What you should do: Tally every line of the listing below that holds "with", then give the tally alone.

(Parts and joints as JSON)
────────
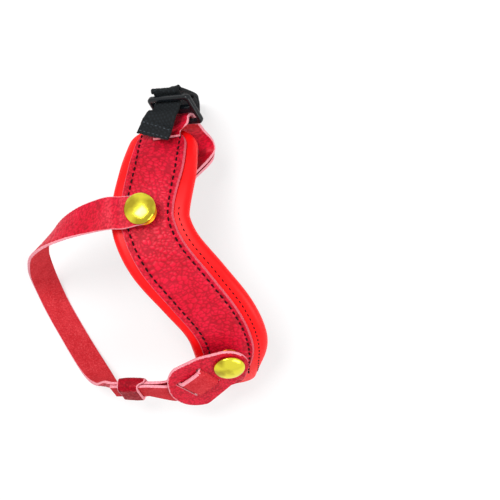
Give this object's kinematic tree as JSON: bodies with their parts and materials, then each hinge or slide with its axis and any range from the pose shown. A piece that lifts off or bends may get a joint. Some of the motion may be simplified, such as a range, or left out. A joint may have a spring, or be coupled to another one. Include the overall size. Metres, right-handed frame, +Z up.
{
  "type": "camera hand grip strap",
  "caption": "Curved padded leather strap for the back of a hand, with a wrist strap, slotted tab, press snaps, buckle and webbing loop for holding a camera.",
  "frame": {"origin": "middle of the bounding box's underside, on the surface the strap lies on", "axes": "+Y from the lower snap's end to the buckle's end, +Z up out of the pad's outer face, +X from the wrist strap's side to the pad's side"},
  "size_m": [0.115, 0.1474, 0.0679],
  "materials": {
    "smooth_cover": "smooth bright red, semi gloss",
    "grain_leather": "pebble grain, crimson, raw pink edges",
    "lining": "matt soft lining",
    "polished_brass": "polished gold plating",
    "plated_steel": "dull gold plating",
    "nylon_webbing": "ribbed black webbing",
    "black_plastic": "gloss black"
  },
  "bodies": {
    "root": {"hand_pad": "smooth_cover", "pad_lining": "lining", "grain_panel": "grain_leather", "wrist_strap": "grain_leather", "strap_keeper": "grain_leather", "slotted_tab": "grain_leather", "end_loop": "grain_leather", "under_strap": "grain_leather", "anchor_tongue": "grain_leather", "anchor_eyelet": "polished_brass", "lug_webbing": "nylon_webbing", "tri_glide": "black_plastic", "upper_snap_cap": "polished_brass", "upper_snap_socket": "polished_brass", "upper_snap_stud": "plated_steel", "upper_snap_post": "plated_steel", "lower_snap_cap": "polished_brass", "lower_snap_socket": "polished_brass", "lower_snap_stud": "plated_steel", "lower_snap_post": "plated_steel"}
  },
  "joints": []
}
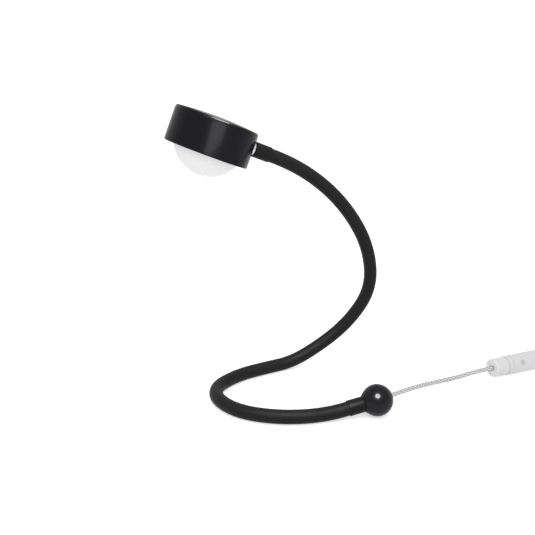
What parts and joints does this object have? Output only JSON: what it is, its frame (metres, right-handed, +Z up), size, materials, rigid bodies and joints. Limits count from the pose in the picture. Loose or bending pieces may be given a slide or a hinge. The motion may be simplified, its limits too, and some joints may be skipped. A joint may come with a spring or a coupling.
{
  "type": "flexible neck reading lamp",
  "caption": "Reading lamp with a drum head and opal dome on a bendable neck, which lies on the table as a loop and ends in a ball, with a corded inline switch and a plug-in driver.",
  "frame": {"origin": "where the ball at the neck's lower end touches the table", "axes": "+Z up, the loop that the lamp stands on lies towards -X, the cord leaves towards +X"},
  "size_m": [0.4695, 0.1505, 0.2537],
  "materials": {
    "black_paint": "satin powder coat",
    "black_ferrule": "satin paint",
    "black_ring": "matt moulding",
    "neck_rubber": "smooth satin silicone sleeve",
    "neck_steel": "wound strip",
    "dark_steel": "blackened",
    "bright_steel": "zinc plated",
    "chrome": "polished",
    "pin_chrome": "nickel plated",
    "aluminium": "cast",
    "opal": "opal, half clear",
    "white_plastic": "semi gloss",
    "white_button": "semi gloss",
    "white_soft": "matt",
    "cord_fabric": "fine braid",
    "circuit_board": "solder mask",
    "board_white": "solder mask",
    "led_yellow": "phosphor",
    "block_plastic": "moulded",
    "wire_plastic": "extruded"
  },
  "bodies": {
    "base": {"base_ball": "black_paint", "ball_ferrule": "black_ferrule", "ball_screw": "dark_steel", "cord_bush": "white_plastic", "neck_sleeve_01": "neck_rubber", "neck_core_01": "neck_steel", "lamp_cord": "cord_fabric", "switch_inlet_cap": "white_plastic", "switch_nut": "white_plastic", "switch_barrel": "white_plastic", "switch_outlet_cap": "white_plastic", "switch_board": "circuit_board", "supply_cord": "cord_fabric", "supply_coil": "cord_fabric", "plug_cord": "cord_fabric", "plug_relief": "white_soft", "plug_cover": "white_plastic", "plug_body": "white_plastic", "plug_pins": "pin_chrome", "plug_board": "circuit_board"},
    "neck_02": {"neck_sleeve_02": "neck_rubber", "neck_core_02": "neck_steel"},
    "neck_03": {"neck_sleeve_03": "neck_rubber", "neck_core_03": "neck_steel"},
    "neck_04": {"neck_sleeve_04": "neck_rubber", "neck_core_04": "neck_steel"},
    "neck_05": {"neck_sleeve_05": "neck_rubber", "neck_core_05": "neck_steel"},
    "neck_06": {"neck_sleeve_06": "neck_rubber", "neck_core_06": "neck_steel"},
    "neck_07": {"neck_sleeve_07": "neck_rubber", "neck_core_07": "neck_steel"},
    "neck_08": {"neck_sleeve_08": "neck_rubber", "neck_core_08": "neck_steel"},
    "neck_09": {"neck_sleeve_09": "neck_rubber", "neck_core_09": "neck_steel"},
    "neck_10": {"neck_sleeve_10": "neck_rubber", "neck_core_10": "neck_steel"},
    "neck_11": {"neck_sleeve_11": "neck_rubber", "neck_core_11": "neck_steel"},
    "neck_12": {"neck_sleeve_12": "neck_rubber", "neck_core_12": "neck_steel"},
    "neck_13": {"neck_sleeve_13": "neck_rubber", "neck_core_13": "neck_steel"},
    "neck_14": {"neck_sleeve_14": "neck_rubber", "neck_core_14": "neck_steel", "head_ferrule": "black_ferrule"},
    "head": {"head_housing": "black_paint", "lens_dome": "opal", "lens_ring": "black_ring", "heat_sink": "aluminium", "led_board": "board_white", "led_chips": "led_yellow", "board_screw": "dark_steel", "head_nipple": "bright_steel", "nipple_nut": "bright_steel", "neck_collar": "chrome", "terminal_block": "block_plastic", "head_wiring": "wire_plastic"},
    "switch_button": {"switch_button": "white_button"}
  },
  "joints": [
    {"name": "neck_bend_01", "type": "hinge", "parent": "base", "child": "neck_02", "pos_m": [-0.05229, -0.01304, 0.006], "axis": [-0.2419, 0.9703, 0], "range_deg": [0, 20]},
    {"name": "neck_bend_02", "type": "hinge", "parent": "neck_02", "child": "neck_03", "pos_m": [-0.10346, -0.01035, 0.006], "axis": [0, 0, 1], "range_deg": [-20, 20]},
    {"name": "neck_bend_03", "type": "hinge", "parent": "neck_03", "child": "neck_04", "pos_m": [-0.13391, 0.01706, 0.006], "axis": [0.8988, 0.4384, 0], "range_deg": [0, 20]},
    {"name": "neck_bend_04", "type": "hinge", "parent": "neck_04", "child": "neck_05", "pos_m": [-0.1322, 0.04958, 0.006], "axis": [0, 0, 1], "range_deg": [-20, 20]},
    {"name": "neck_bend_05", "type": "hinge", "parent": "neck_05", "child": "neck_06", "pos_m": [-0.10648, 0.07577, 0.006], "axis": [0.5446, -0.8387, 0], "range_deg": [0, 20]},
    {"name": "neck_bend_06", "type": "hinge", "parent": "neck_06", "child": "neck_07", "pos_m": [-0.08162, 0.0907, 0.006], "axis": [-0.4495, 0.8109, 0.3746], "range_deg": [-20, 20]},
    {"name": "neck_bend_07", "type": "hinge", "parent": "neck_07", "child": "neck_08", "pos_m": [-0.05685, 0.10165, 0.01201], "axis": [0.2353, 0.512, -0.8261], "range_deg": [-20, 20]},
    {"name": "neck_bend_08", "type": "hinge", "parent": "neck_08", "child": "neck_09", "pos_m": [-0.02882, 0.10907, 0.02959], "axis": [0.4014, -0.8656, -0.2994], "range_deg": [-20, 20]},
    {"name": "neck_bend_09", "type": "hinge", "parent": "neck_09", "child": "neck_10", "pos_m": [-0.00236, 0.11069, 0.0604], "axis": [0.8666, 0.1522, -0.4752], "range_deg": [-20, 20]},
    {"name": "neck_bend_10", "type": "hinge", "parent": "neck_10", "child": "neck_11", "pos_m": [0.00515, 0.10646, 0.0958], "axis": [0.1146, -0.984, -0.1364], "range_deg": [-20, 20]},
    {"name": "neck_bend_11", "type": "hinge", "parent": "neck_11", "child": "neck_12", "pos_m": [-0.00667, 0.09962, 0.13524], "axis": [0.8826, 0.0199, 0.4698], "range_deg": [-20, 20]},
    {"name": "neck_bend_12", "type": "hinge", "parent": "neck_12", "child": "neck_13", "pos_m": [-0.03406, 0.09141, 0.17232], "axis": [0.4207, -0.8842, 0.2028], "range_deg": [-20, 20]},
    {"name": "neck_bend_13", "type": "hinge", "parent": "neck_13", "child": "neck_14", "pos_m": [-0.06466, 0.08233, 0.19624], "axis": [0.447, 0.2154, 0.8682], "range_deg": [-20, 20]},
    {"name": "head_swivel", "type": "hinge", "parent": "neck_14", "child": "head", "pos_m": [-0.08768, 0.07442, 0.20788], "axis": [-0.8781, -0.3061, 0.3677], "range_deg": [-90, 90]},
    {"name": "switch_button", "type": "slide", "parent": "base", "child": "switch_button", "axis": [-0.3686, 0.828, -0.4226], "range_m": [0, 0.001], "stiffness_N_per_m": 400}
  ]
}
────────
Written answer: 4